In continuation, inspired by the “Make in India” initiative, a concept paper entitled “Make in North-East” has also been prepared which will not only generate revenue for the North-east, but will also create job opportunities to prevent the exodus of youth which is presently taking place from the region to the rest of the country (Dev 2016). This initiative will not only help in promoting industry and business, but will also bridge the psychological barriers and bring North-east closer to mainstream India’s brisk march on the road to development and growth. In addition, the North-East is emerging as the destination for new "start-ups." The provision of two years of tax-free facility and 3 months’ exit period are unique features of this plan on behalf of the Ministry of DoNER (Dev 2016). This is an added incentive in the form of a “Venture” fund for new entrepreneurs to provide relief from financial liabilities. This will not only boost employability and revenue in the region, but would also offer an incentive and thus attract youth from other parts of the country to come and participate in the development of the North-east states.

Indian Inhibitions Impeding Investment

In the absence of cooperation among these countries, a “withdrawal syndrome” can be seen. India withdrew from the Myanmar–Bangladesh–India trilateral gas pipeline signed in 2005 primarily due to Bangladesh’s demand for electricity produced in Bhutan and Nepal via India’s transmission grids, as well as unilateral free trade access to Indian markets (Lama 2018). India considered this to be an intrusion into its sovereignty. Similarly, the much talked about Bangladesh-China-India-Myanmar (BCIM) Economic Corridor has been effectively abandoned, mainly on the grounds that it would impinge upon India’s perceived security interests. Here, within a cooperation venture, the "hidden power struggle" and national power demonstration have remained conspicuous (Lama 2018). This stands regardless of the countries’ military power, political system, economic orientation, topography and natural resource endowments. 
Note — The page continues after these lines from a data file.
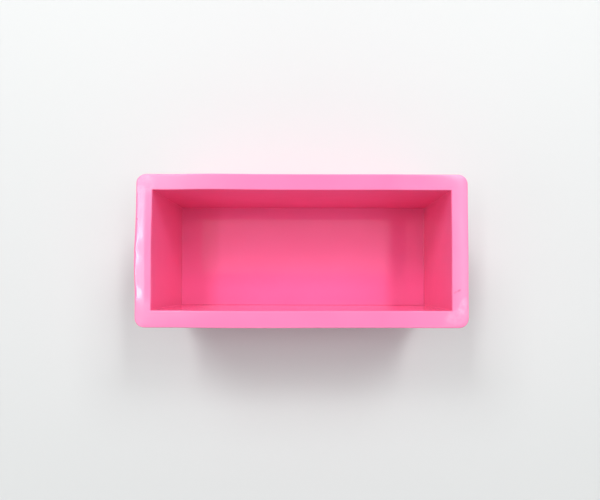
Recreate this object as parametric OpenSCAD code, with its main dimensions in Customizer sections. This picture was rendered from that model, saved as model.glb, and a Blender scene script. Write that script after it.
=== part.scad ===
// Silicone loaf mould: one open box moulding with a flat rim all round.
// X runs along the loaf, Y across it, Z up. The origin is the middle of the base, on the surface it stands on.
// The moulding is divided where it flexes: each wall with its rim strip tilts outward about the
// inner edge of the floor, and the floor pan with the four corner posts stays where it stands.

/* [Cavity] */
// Length of the cavity at its mouth
cavity_l = 200; // [140:1:260]
// Width of the cavity at its mouth
cavity_w = 80.5; // [60:0.5:120]
// Depth of the cavity
cavity_d = 78; // [50:1:100]
// How much each side of the cavity's floor lies inside its mouth, so that the loaf comes out
draft = 0.3; // [0.1:0.1:2]

/* [Moulding] */
// Thickness of the walls at the mouth
wall_t = 4; // [2.5:0.5:6]
// Thickness of the floor
floor_t = 4; // [3:0.5:8]
// Radius of the body's upright outer corners
body_r = 4.5; // [1:0.5:5]
// Width of the rim, from the mouth of the cavity to its outer edge
rim_w = 10.75; // [9:0.25:16]
// Thickness of the rim
rim_t = 3.5; // [2:0.5:6]
// Radius of the rim's four corners
rim_r = 6.5; // [1:0.5:9]
// Radius of the fillet between the walls and the underside of the rim
fillet_r = 2; // [0.5:0.5:2.5]

/* [Flex] */
// Length of each leg of a corner post, which stays upright when the walls tilt
corner_leg = 8; // [6:1:14]
// Furthest outward tilt of a long wall, in degrees
long_tilt = 12; // [4:1:15]
// Furthest outward tilt of an end wall, in degrees
end_tilt = 5; // [2:1:8]

/* [Hidden] */
$fn = 48;
total_h = floor_t + cavity_d;
rim_z = total_h - rim_t;
// Half sizes of the cavity's mouth and of its floor
mouth = [cavity_l / 2, cavity_w / 2];
pan = [mouth[0] - draft, mouth[1] - draft];
body = [mouth[0] + wall_t, mouth[1] + wall_t];
rim = [mouth[0] + rim_w, mouth[1] + rim_w];
// Where the corner posts end and the tilting walls begin
post = [mouth[0] - corner_leg, mouth[1] - corner_leg];
// Extra tilt that the relief under a wall leaves free, in degrees
spare_tilt = 0.5;
// How far a cutting shape runs past what it cuts
past = 1;

silicone = [0.96, 0.4, 0.65];

// A rectangle of the given half sizes with round corners
module rounded_rectangle(half, r) {
    square([2 * half[0], 2 * (half[1] - r)], center = true);
    square([2 * (half[0] - r), 2 * half[1]], center = true);
    for (x = [-1, 1], y = [-1, 1])
        translate([x * (half[0] - r), y * (half[1] - r)]) circle(r);
}

// One pair of the cavity's sloping sides, seen end on: half width against height
module cavity_section(half_pan, half_mouth) {
    slope = (half_mouth - half_pan) / cavity_d;
    half_top = half_mouth + slope * past;
    polygon([
        [-half_pan, floor_t], [half_pan, floor_t],
        [half_top, total_h + past], [-half_top, total_h + past]
    ]);
}

module cavity() {
    intersection() {
        rotate([90, 0, 90])
            linear_extrude(height = 2 * rim[0], center = true) cavity_section(pan[1], mouth[1]);
        rotate([90, 0, 0])
            linear_extrude(height = 2 * rim[1], center = true) cavity_section(pan[0], mouth[0]);
    }
}

// Section of the fillet: the wall's outer face is at x = 0 and the rim's underside at y = 0
module fillet_section() {
    difference() {
        translate([0, -fillet_r]) square(fillet_r);
        translate([fillet_r, -fillet_r]) circle(fillet_r);
    }
}

// The fillet along one straight side that faces -Y
module straight_fillet(half_length, face) {
    translate([0, -face, rim_z])
        rotate([90, 0, -90])
            linear_extrude(height = 2 * half_length, center = true) fillet_section();
}

// The fillet round the corner at -X, -Y
module corner_fillet() {
    translate([-(body[0] - body_r), -(body[1] - body_r), rim_z])
        rotate([0, 0, 180])
            rotate_extrude(angle = 90) translate([body_r, 0]) fillet_section();
}

// The outside of the body below the rim, full height from the base
module body_block() {
    linear_extrude(height = rim_z) rounded_rectangle(body, body_r);
}

module rim_plate() {
    translate([0, 0, rim_z])
        linear_extrude(height = rim_t) rounded_rectangle(rim, rim_r);
}

// A box between two corners
module zone(low, high) {
    translate(low) cube(high - low);
}

// Wall that faces -Y, between two posts, before the cavity is cut from it
module wall_block(half_span, outer, inner) {
    zone([-half_span, -outer, floor_t], [half_span, -inner, total_h]);
}

// Strip of rim that stands out from a wall facing -Y, with the fillet below it
module rim_strip(half_span, outer, edge) {
    zone([-half_span, -edge, rim_z], [half_span, -outer, total_h]);
    straight_fillet(half_span, outer);
}

module long_wall() {
    color(silicone) difference() {
        wall_block(post[0], body[1], pan[1]);
        cavity();
    }
}

module end_wall() {
    color(silicone) difference() {
        rotate([0, 0, -90]) wall_block(post[1], body[0], pan[0]);
        cavity();
    }
}

module long_rim() {
    color(silicone) rim_strip(post[0], body[1], rim[1]);
}

module end_rim() {
    color(silicone) rotate([0, 0, -90]) rim_strip(post[1], body[0], rim[0]);
}

// The upright corner at -X, -Y with its corner of the rim
module corner_post() {
    color(silicone) difference() {
        intersection() {
            union() {
                body_block();
                rim_plate();
                straight_fillet(body[0] - body_r, body[1]);
                rotate([0, 0, -90]) straight_fillet(body[1] - body_r, body[0]);
                corner_fillet();
            }
            zone([-rim[0] - past, -rim[1] - past, floor_t], [-post[0], -post[1], total_h]);
        }
        cavity();
    }
}

// Wedge cut from the pan's edge so that a wall on that side can tilt: the wall pivots on the wedge's thin edge
module tilt_relief(half_span, outer, inner, tilt) {
    reach = outer + past - inner;
    translate([0, -inner, floor_t])
        rotate([90, 0, -90])
            linear_extrude(height = 2 * half_span, center = true)
                polygon([[0, 0], [reach, 0], [reach, -reach * tan(tilt + spare_tilt)]]);
}

module floor_pan() {
    color(silicone) difference() {
        linear_extrude(height = floor_t) rounded_rectangle(body, body_r);
        for (turn = [0, 180])
            rotate([0, 0, turn]) tilt_relief(post[0], body[1], pan[1], long_tilt);
        for (turn = [90, 270])
            rotate([0, 0, turn]) tilt_relief(post[1], body[0], pan[0], end_tilt);
    }
}

// Puts a piece made for the front or the left on the opposite side instead
module on_side(right = false, back = false) {
    mirror([right ? 1 : 0, 0, 0]) mirror([0, back ? 1 : 0, 0]) children();
}

floor_pan();
on_side() corner_post();  // corner_post_front_left
on_side(right = true) corner_post();  // corner_post_front_right
on_side(back = true) corner_post();  // corner_post_back_left
on_side(right = true, back = true) corner_post();  // corner_post_back_right
on_side() long_wall();  // front_wall
on_side(back = true) long_wall();  // back_wall
on_side() end_wall();  // left_end_wall
on_side(right = true) end_wall();  // right_end_wall
on_side() long_rim();  // front_rim
on_side(back = true) long_rim();  // back_rim
on_side() end_rim();  // left_end_rim
on_side(right = true) end_rim();  // right_end_rim
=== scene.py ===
"""A silicone loaf mould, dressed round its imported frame: one continuous skin, cut where the walls flex."""

import math

import bmesh
import bpy
import numpy as np
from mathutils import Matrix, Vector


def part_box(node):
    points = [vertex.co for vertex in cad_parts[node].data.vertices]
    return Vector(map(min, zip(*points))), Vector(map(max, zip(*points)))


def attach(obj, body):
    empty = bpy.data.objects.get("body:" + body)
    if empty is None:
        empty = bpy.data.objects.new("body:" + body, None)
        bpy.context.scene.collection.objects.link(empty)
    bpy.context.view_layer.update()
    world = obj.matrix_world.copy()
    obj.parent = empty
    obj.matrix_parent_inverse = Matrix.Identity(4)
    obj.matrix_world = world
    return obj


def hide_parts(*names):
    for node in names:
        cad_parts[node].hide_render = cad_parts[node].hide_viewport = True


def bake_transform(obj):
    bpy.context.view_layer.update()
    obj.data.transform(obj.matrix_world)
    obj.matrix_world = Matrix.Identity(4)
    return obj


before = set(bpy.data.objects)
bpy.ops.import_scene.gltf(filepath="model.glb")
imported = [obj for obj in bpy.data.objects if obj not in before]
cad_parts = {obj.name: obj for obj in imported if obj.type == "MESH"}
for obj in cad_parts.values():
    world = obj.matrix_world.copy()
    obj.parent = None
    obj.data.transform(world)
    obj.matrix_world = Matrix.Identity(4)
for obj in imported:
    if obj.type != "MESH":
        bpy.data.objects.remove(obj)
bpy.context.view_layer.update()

MM = 0.001
SAME_PLACE = 0.001 * MM  # points nearer than this count as one

# ---------------------------------------------------------------- sizes, all from the frame's boxes
floor_low, floor_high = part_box("floor_pan")
wall_low, wall_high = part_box("front_wall")
end_low, end_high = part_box("left_end_wall")
rim_low, rim_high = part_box("front_rim")

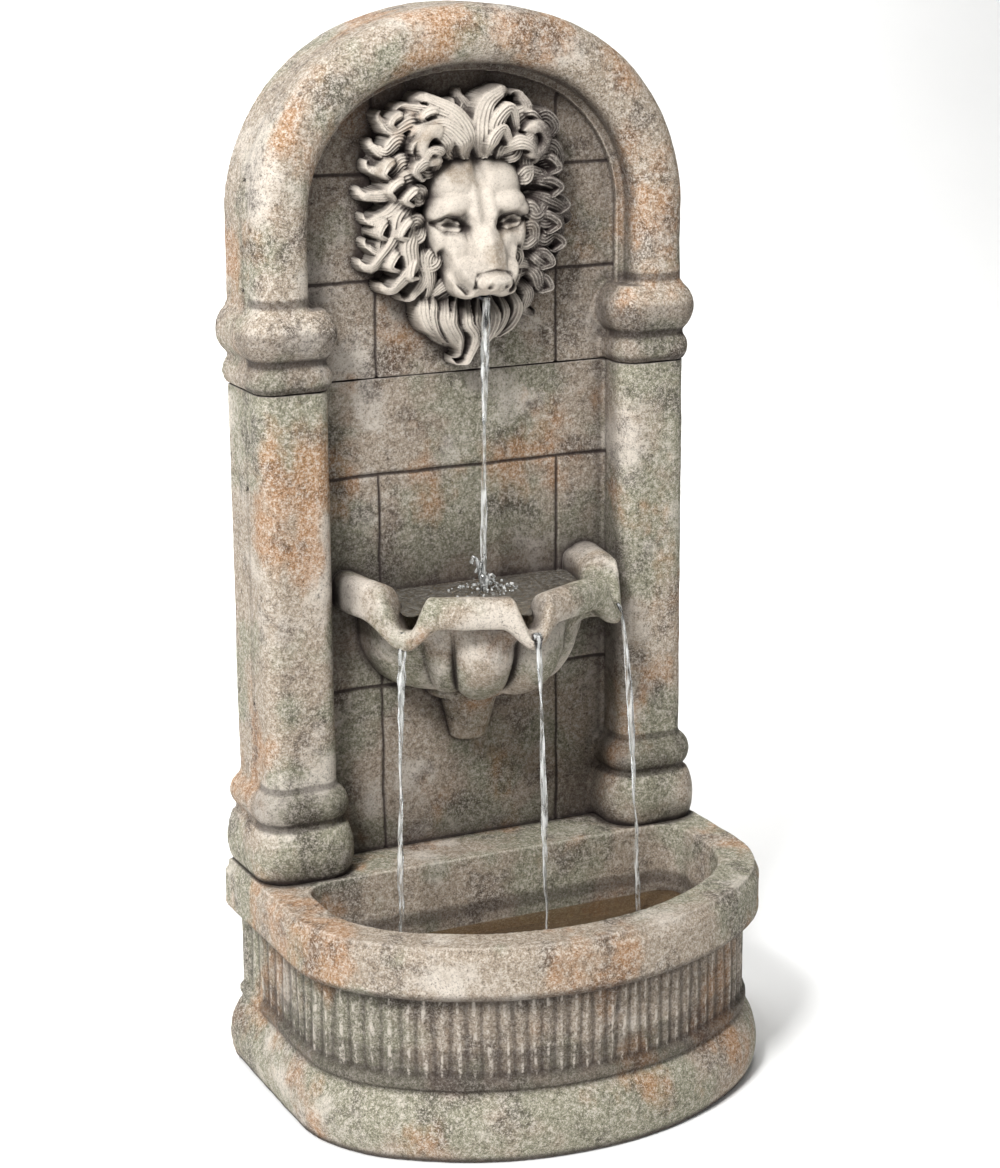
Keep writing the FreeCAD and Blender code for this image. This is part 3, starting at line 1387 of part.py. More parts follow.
def shaft_and_bushes(doc, s):
    """Ceramic shaft held in a rubber bush at each end."""
    rear = "sizes.volute_depth / 2 + sizes.rotor_length + 3"
    front = PUMP_FRONT + " - sizes.cover_thick"
    shaft = turned_body(doc, "rotor_shaft", [
        ("0", "1"), ("sizes.shaft_radius", "1"),
        ("sizes.shaft_radius", rear + " + sizes.bush_length - 1 - (" + front + ")"),
        ("0", rear + " + sizes.bush_length - 1 - (" + front + ")"),
    ])
    place(shaft, ALONG_X, x=front, y=PUMP_Y, z=PUMP_Z)
    made = []
    for name, start in (("front_bush", front), ("rear_bush", rear)):
        rubber = cylinder(doc, name, "sizes.bush_radius", "sizes.bush_length", ALONG_X,
                          x=start, y=PUMP_Y, z=PUMP_Z)
        hole = cylinder(doc, name + "_hole", "sizes.shaft_radius", "sizes.bush_length", ALONG_X,
                        x=start, y=PUMP_Y, z=PUMP_Z)
        made.append(less(doc, name + "_ring", rubber, hole))
    group(doc, "shaft_bushes", made)


def volute_cover(doc, s):
    """Cover of the impeller chamber, with a spider in its eye for the front bush."""
    rim = "sizes.volute_radius + sizes.volute_flange - sizes.cover_step"
    body = turned_body(doc, "volute_cover", [
        ("sizes.inlet_radius", "0"), (rim, "0"), (rim, "sizes.cover_thick"),
        ("sizes.inlet_radius", "sizes.cover_thick"),
    ])
    spoke = new_sketch(body, "XY_Plane", "spoke")
    add_box(spoke, "sizes.bush_radius + 0.8", "sizes.inlet_radius + 1", "-1", "1")
    pad = add_pad(body, spoke, "sizes.cover_thick", "spoke_pad")
    ring_of = body.newObject("PartDesign::PolarPattern", "spokes")
    ring_of.Originals = [pad]
    ring_of.Axis = (spoke, ["N_Axis"])
    ring_of.Angle = 360
    ring_of.Occurrences = 3
    body.Tip = ring_of
    hub = new_sketch(body, "XY_Plane", "hub")
    add_circle(hub, "sizes.bush_radius + sizes.running_gap")
    add_circle(hub, "sizes.bush_radius + 1.5")
    add_pad(body, hub, "sizes.cover_thick", "hub_pad")
    place(body, AWAY_X, x=PUMP_FRONT, y=PUMP_Y, z=PUMP_Z)


def intake_cap(doc, s):
    """Slotted cap over the cover, pushed on by hand."""
    inner = "sizes.volute_radius + sizes.volute_flange - sizes.cover_step + sizes.fit_gap"
    body = turned_body(doc, "intake_cap", [
        (inner, "0.8"), (inner + " + sizes.cap_wall", "0.8"),
        (inner + " + sizes.cap_wall", "sizes.cap_length - 2"),
        (inner + " + sizes.cap_wall - 2", "sizes.cap_length"), ("0", "sizes.cap_length"),
        ("0", "sizes.cap_length - sizes.cap_wall"), (inner, "sizes.cap_length - sizes.cap_wall"),
    ])
    slot = new_sketch(body, "XY_Plane", "cap_slot")
    reach = "sizes.volute_radius * 0.72"
    add_box(slot, "-" + reach, reach, "-" + reach, "-" + reach + " + 3")
    pocket = add_pocket(body, slot, "sizes.cap_length * 2")
    row = body.newObject("PartDesign::LinearPattern", "cap_row")
    row.Originals = [pocket]
    row.Direction = (slot, ["V_Axis"])
    row.setExpression("Length", "2 * " + reach + " - 3")
    row.setExpression("Occurrences", "sizes.cap_slots")
    body.Tip = row
    place(body, AWAY_X, x=PUMP_FRONT, y=PUMP_Y, z=PUMP_Z)


def filter_sponge(doc, s):
    """Foam disc behind the cap's slots."""
    sponge = cylinder(doc, "filter_sponge", "sizes.volute_radius + sizes.volute_flange - sizes.cover_step",
                      "sizes.cap_length - sizes.cap_wall - sizes.cover_thick - 3", AWAY_X,
                      x=PUMP_FRONT + " - sizes.cover_thick - 2.5", y=PUMP_Y, z=PUMP_Z)
    sponge.Label = "filter_sponge"


def pump_fittings(doc, s):
    """Flow knob, hose tail, lead gland and suction feet."""
    knob = turned_body(doc, "flow_knob", [
        ("0", "-5"), ("sizes.spindle_radius", "-5"), ("sizes.spindle_radius", "0.5"),
        ("sizes.knob_radius", "0.5"),
        ("sizes.knob_radius", "sizes.knob_length"), ("0", "sizes.knob_length"),
    ])
    grip = new_sketch(knob, "XY_Plane", "knob_grip")
    add_box(grip, "-1", "1", "-sizes.knob_radius", "sizes.knob_radius")
    add_pad(knob, grip, "sizes.knob_length + 3", "grip_pad")
    place(knob, TO_VIEWER, y=HOSE_Y + " - sizes.hose_outer - 0.5", z=PUMP_Z + " + sizes.pump_height / 2 + 8")
    barb = turned_body(doc, "outlet_barb", [
        ("3.5", "-3.5"), ("sizes.nozzle_bore + 0.95", "-3.5"), ("sizes.nozzle_bore + 0.95", "0"),
        ("sizes.hose_outer", "0"), ("sizes.hose_outer", "2"), ("sizes.hose_bore - 0.1", "2"),
        ("sizes.hose_bore - 0.1", "sizes.barb_length"), ("sizes.hose_bore - 1", "sizes.barb_length + 2"),
        ("3.5", "sizes.barb_length + 2"),
    ])
    place(barb, UPRIGHT, y=HOSE_Y, z=PUMP_Z + " + sizes.pump_height / 2 + sizes.outlet_rise")
    gland = turned_body(doc, "cable_gland", [
        ("0", "-sizes.gland_neck_length"), ("sizes.gland_neck", "-sizes.gland_neck_length"),
        ("sizes.gland_neck", "0"), ("sizes.gland_neck + 3", "0"),
        ("sizes.gland_neck + 3", "sizes.gland_length / 3"),
        ("sizes.gland_neck + 0.5", "sizes.gland_length"), ("0", "sizes.gland_length"),
    ])
    place(gland, ALONG_X, x="sizes.volute_depth / 2 + sizes.motor_length", y=PUMP_Y, z=PUMP_Z)
    feet = []
    for k, (side, row) in enumerate(((a, b) for a in ("12", "sizes.motor_length") for b in ("-", "+")), 1):
        feet.append(cylinder(doc, "foot_%d" % k, "sizes.foot_radius", "sizes.pump_lift", UPRIGHT, x=side,
                             y=PUMP_Y + " " + row + " sizes.pump_width / 4", z="sizes.pool_floor"))
    group(doc, "suction_feet", feet)


MAKERS = [
    basin, column_section, arch_section, lion_mask, scallop_bowl, bowl_bracket,
    riser_hose, jet_nozzle, hose_clamps,
    studs, washers, nuts, dowels, joint_straps, strap_screws, wall_inserts,
    drain_plug, intake_grille, cable_grommet, access_door, door_seal, door_fasteners,
    pump_body, rotor, shaft_and_bushes, volute_cover, intake_cap, filter_sponge, pump_fittings,
]


def sub_parts(doc):
    """Top-level shapes: bodies and compounds that nothing else is built from."""
    kinds = ("Part::Feature", "PartDesign::Body", "Part::Compound", "Part::Cylinder")
    return [item for item in doc.Objects if item.TypeId in kinds and not item.InList]


def main():
    os.makedirs("parts", exist_ok=True)
    doc = FreeCAD.newDocument("wall_fountain")
    s = make_sheet(doc)
    for make in MAKERS:
        make(doc, s)
    doc.recompute()
    for item in doc.Objects:
        if "Invalid" in item.State or "Error" in item.State:
            raise RuntimeError("%s did not build" % item.Name)
    for item in sub_parts(doc):
        if item.Shape.isNull() or not item.Shape.isValid():
            raise RuntimeError("%s has no valid shape" % item.Label)
        item.Shape.exportStep("parts/%s.step" % item.Label)


main()
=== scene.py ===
import math
import random

import bmesh
import bpy
from mathutils import Matrix, Vector, noise


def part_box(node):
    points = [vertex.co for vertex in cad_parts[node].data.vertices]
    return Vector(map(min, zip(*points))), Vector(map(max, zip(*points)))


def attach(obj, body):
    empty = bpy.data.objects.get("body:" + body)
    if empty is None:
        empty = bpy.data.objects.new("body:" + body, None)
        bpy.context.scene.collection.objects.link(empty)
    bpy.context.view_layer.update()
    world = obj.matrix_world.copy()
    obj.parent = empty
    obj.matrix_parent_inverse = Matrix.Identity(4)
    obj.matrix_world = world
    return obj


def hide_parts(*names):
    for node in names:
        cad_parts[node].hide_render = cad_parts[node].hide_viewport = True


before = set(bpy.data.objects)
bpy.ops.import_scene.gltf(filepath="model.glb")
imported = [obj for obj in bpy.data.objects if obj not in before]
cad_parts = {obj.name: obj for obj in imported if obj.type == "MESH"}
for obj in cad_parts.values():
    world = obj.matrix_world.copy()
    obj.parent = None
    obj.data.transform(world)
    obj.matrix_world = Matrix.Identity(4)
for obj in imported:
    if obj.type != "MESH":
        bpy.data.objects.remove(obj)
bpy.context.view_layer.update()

bl_info = {
    "name": "Garden wall fountain",
    "version": (1, 0, 0),
    "blender": (4, 5, 0),
    "location": "View3D > Sidebar > Fountain",
    "description": "Dresses the wall fountain: stained castings, lion head, petalled bowl and running water",
    "category": "Object",
}

MM = 0.001
# the face of the panel behind mask and bowl, the bowl's lowest point, the seam under the capitals
PANEL_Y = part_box("bowl_bracket")[1][1]
BOWL_FOOT_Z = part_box("scallop_bowl")[0][2]
SEAM_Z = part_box("arch_section")[0][2]
SPOUT_Z = (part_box("jet_nozzle")[0][2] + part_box("jet_nozzle")[1][2]) / 2


def linear(hexadecimal):
    """sRGB hex to linear colour."""
    channels = [int(hexadecimal[k:k + 2], 16) / 255 for k in (1, 3, 5)]
    return (*[c / 12.92 if c <= 0.04045 else ((c + 0.055) / 1.055) ** 2.4 for c in channels], 1.0)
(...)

The GoI has launched several programmes to connect the NER with South East Asia. Regional connectivity, now under the process of resuscitation within the BBIN sub-region, could serve as a pathway to larger trans-regional connectivity.  Despite these claims, New Delhi’s repeated extensions to deadlines for projects in the region are a sign of their inability to deliver on its promises. India is responsible for two big projects—the Kaladan multi-modal transport project and India-Myanmar-Thailand trilateral highway which was conceived in 2003 and slated to be ready by 2015. Despite the $484-million projects serving as an opportunity to showcase its Act East policy, both projects have drastically fallen behind schedule (Bagchi 2018). The project entirely financed and controlled by the Indian government was expected to promote economic activity in the underdeveloped Myanmarese provinces like Rakhine and Chin along with the North Eastern states of India (Thakuria 2018). Moreover, these projects were expected to counter China’s growing influence in Myanmar.

Establishing connectivity within the NER and with neighbouring countries are an integral part of the Act East Policy. Until infrastructure in the region—roads, rail, inland water transport, telecom, airports, power, etc—are fully established, the micro and macro benefits of the policy cannot be assessed. Although North-East India is where South East Asia begins, all considerable economic benefits that have flowed out of the Act East Policy have gone to other parts of the country.